High marks for seriousness, maybe…

Howard Kurtz gives us a rundown of George Stephanopoulos’ first day as anchor of ABC’s “This Week.” I found this observation interesting:

“The good news is that Stephanopoulos was serious, substantive and smooth, and avoided any screw-ups. The bad news is that he has so stripped himself of any opinions that the program lacked pizazz. On the air, quizzing Condoleezza Rice and Tom Daschle, Stephanopoulos was earnest, prepared and polite, never interrupting his guests or arguing with them. He couldn’t get them to commit much news.”

I’m concerned that Kurtz–normally a champion of serious journalism–would confuse the boundary between opinion and news, which, for TV, is often the boundary between entertainment and news. To my way of thinking, “serious” and “substantive” trump anything else Stephanopoulos may have been or done. The concept of “pizazz” should not enter into considerations of serious and substantive journalism. If the journalism is indeed as described, then it carries its own form of pizazz by definition.

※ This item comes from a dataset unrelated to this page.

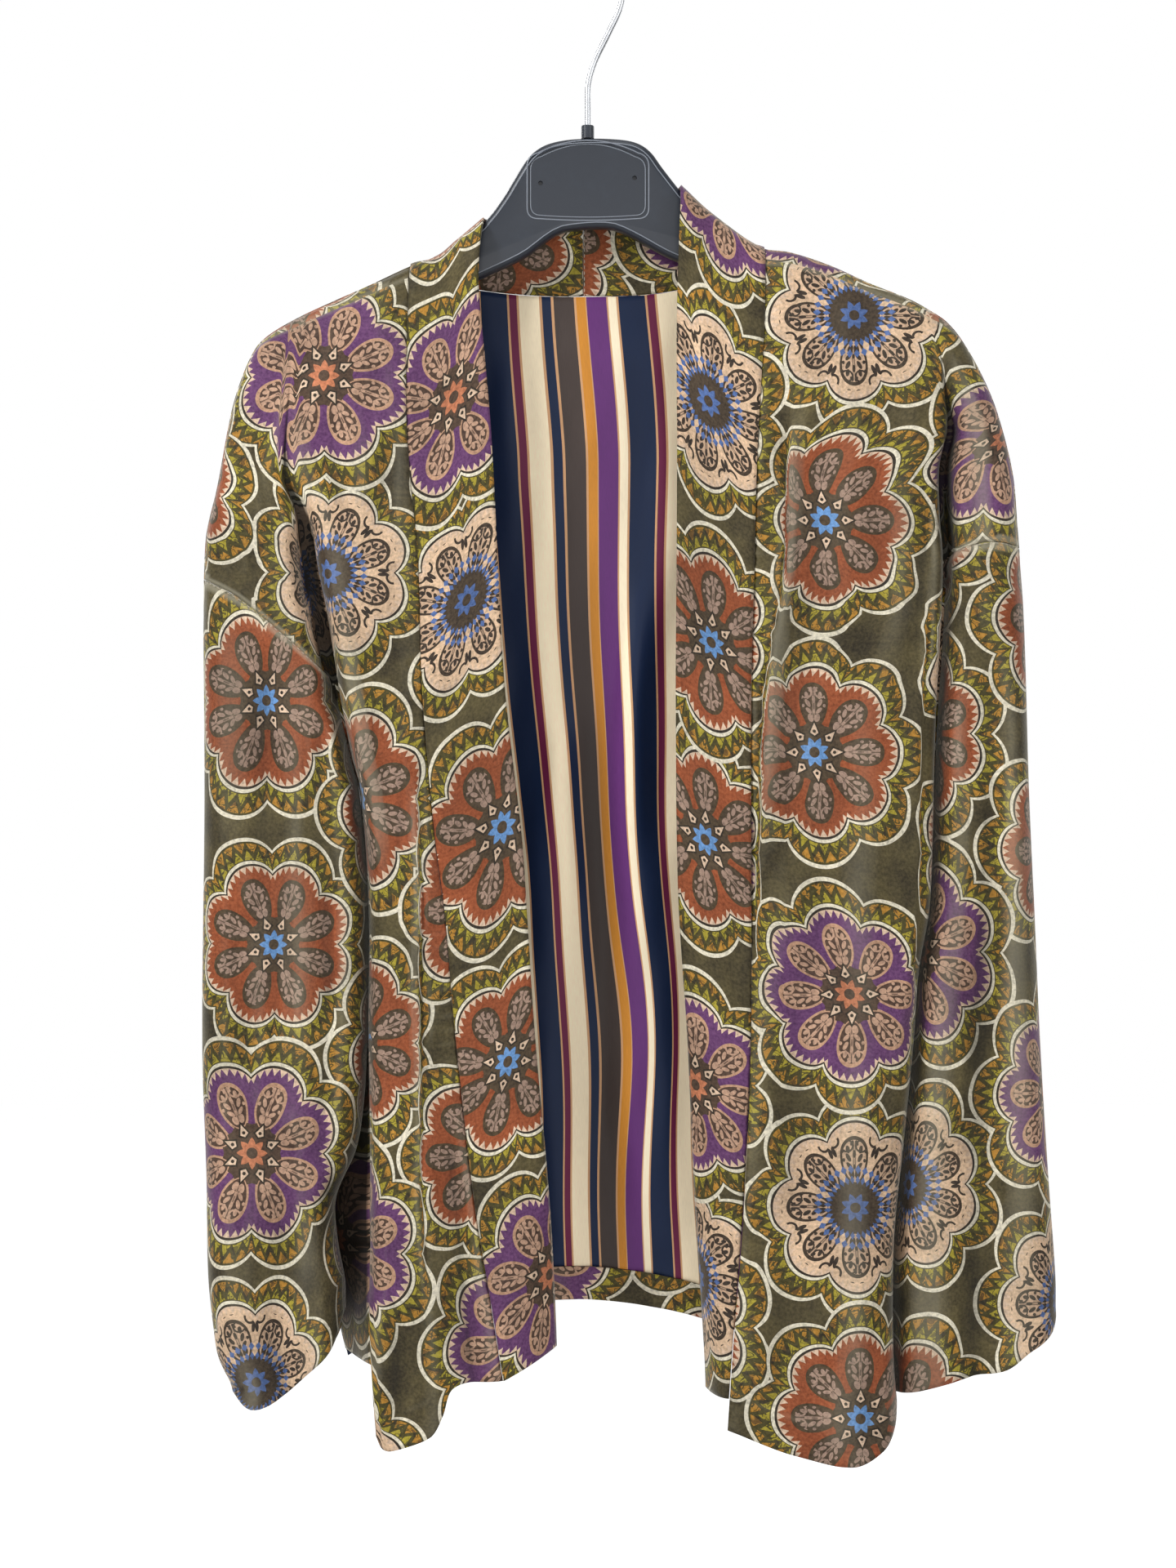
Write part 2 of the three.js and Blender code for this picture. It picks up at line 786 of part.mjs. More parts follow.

Further, I’m wondering what Kurtz means by “couldn’t get them to commit much news.” How is that possible for a performance he deemed serious and substantive? I would argue that no news is possible on a show that lacks seriousness and substance.

I think what we see here is the natural conflict between TV as a medium and journalism as a practice. The structural biases of that medium make serious and substantive journalism difficult to achieve. Kurtz is stretching for something to say about Stephanopoulos’ performance in a medium that robs events and issues of their substance.